- [What is asked]:
Each line of the listing that contains the word "FreeCAD" is to be copied.

- [Provided material]:
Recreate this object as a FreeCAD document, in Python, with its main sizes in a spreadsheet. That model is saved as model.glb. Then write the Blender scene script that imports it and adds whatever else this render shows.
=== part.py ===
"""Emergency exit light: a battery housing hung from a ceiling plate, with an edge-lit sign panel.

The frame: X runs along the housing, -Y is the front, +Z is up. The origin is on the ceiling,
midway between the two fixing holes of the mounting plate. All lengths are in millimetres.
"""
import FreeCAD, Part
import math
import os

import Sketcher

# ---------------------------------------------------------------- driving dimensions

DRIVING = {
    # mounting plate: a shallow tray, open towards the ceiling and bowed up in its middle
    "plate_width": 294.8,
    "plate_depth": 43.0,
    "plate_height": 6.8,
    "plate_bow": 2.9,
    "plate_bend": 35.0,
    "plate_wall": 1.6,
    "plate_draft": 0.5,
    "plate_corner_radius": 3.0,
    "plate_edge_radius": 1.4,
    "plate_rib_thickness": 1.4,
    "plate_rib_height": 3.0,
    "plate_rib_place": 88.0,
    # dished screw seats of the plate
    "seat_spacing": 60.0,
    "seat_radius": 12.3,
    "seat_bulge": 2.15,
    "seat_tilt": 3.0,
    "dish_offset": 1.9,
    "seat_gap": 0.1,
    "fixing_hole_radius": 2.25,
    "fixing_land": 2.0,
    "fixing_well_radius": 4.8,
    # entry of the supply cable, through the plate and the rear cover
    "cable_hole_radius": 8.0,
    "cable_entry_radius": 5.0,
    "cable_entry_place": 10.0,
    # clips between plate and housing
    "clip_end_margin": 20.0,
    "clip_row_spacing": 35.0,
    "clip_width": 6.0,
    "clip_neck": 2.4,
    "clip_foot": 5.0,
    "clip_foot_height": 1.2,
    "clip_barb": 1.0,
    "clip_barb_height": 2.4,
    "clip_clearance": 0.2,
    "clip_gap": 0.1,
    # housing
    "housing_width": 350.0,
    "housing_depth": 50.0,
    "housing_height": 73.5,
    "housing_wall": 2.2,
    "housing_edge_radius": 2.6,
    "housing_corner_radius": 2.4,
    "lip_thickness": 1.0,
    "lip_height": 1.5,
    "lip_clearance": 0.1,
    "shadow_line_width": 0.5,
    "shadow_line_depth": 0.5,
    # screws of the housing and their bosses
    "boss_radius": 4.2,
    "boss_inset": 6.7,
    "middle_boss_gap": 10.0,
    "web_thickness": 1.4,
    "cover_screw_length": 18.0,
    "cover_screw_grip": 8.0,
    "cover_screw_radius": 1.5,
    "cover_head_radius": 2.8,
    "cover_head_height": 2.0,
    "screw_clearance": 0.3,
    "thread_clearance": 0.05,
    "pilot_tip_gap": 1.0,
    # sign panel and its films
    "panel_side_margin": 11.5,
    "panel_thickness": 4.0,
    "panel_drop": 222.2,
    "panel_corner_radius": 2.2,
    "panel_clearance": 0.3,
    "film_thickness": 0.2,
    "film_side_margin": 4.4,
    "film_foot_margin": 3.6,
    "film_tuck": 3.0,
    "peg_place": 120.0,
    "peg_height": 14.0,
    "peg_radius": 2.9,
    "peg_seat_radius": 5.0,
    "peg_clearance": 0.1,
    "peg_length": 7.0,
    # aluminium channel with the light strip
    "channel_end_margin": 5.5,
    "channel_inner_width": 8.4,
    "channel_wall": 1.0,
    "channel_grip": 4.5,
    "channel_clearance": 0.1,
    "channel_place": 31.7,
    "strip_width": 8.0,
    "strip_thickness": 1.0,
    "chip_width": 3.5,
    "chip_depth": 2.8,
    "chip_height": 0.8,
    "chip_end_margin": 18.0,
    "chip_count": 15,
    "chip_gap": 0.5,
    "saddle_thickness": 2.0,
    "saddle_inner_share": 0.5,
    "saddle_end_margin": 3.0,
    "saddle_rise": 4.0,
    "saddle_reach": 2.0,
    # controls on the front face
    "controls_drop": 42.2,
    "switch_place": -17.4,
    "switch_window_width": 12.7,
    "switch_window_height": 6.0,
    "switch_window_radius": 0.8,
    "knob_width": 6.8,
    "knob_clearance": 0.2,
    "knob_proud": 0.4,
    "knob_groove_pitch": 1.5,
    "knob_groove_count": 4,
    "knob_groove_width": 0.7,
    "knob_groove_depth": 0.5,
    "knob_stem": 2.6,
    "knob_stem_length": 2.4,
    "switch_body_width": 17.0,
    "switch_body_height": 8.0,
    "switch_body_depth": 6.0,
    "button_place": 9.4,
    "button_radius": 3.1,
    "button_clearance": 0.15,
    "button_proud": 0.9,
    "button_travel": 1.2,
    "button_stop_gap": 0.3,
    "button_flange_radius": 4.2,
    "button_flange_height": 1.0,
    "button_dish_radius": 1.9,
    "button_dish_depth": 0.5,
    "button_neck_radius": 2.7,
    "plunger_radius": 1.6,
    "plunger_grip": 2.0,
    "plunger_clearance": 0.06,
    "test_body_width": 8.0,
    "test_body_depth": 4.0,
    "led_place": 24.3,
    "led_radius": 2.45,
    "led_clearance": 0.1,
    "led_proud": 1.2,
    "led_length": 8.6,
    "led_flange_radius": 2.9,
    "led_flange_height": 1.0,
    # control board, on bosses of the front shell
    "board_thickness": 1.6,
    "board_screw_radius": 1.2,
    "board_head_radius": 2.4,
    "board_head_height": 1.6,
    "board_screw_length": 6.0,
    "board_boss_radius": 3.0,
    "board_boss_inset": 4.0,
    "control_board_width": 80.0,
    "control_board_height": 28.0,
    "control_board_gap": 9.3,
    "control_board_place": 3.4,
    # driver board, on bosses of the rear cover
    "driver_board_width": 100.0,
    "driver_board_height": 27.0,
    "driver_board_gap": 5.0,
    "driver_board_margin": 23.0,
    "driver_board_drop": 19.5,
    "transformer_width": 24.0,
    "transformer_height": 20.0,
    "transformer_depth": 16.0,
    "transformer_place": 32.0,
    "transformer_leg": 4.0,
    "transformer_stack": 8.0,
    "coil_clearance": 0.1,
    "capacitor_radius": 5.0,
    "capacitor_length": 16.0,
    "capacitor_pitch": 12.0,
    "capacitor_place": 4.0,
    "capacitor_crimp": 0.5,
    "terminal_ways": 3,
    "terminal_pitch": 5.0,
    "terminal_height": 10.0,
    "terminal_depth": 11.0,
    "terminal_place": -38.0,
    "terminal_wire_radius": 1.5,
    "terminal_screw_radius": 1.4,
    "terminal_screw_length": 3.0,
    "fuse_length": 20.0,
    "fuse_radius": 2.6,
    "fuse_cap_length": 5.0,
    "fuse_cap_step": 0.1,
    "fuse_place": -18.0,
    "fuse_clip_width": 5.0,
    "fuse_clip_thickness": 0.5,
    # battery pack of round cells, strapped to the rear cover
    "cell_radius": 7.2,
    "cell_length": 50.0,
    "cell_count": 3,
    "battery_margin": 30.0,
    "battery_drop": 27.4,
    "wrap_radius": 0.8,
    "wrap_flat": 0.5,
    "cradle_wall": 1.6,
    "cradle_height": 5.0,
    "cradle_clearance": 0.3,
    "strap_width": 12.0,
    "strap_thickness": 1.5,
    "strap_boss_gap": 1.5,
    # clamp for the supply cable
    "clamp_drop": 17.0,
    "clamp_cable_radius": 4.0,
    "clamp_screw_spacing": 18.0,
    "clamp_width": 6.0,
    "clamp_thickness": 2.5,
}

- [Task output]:
Recreate this object as a FreeCAD document, in Python, with its main sizes in a spreadsheet. That model is saved as model.glb. Then write the Blender scene script that imports it and adds whatever else this render shows.
import FreeCAD, Part